United States Ambassador to Belize
- In office August 29, 1994 – November 25, 1997
- President: Bill Clinton
- Preceded by: Eugene L. Scassa
- Succeeded by: Carolyn Curiel

Personal details
- Born: August 20, 1942 (age 83)
- Party: Democratic
- Education: Hartwick College (BA) George Washington University (JD)
- Occupation: Diplomat, attorney

= George Charles Bruno =

American lawyer and diplomat (born 1942)

George Charles Bruno (born August 20, 1942) is an American attorney and diplomat, most recently practicing as an immigration lawyer in Manchester, New Hampshire.
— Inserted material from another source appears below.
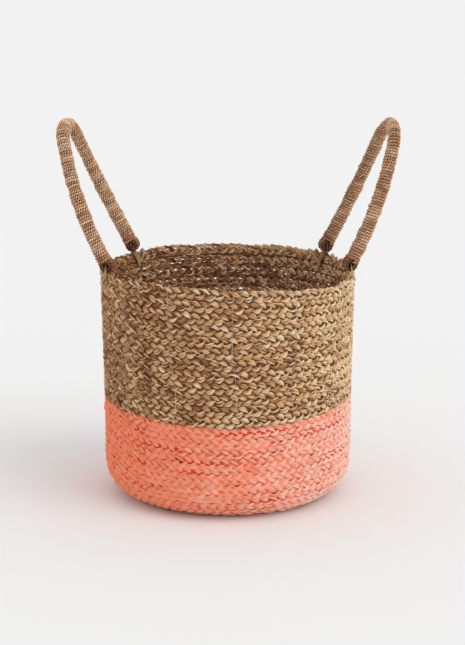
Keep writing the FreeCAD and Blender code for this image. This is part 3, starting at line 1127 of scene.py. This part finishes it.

His diplomatic service included a posting as the U.S. Ambassador to Belize, from 1994 to 1997.

==Education==
Bruno earned his Bachelor of Arts in Political Science from Hartwick College (1964), Juris Doctor from George Washington Law School, and a Fellowship at the University of Pennsylvania Law School.

==Career==
Bruno argued and won a U.S. Supreme Court case, thereby preventing people's Social Security benefits from being taken by creditors, when he was just 29. (Philpott v. Essex County Welfare Bd., 409 U.S. 413 (1973) He managed the largest legal aid program in New Jersey, was the first Director of New Hampshire Legal Assistance, was the Assistant Director of the Executive Office of US Attorneys in the Department of Justice, and was elected twice as the Chairman of the NH Democratic Party.